Big downward revisions to April data almost sink the latest durable goods report where, however, important details show some life. Total orders sank 1.8 percent in May but this is badly skewed by a 49 percent drop in aircraft orders where outsized month-to-month swings are the norm. The April revision is the big surprise here, now at minus 1.5 from an initial minus 0.5 percent in an unwelcome reminder of how volatile this series is.
Stripping out transportation, which is where aircraft orders are tracked, shows strength in the month at plus 0.5 percent. But here again, the April revision swings in and takes an initial 0.5 percent gain to minus 0.3 percent.

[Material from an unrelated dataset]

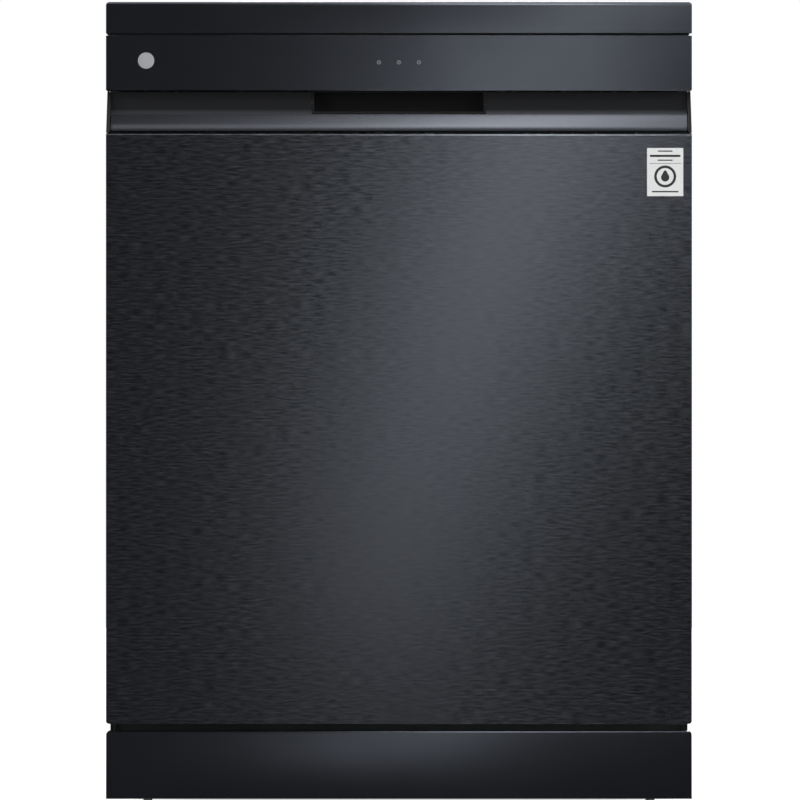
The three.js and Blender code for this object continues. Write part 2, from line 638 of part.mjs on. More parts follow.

The key area, however, that remains on the positive side is capital goods where new orders excluding aircraft rose 0.4 percent in May vs a 0.3 percent slip in April which was initially posted at plus 1.0 percent. Shipments for this reading, in what is a plus for second-quarter GDP, show back-to-back gains of 0.3 percent.
The industry breakdown looks almost positive in this report. Many of the capital-goods industries show solid acceleration in new orders the last couple of months including machinery, fabricated metals and primary metals. Otherwise, there’s only a few industries showing weakness including electrical equipment which is a negative signal for construction where signals have otherwise been strong. Motor vehicles are surprisingly flat despite the recent surge in sales.
Among other readings, unfilled orders are down for a second month at a heavy 0.5 percent while inventories are down 0.2 percent in a reading that’s a negative for second-quarter GDP. Another negative for GDP is a second straight decline in shipments at minus 0.1 percent.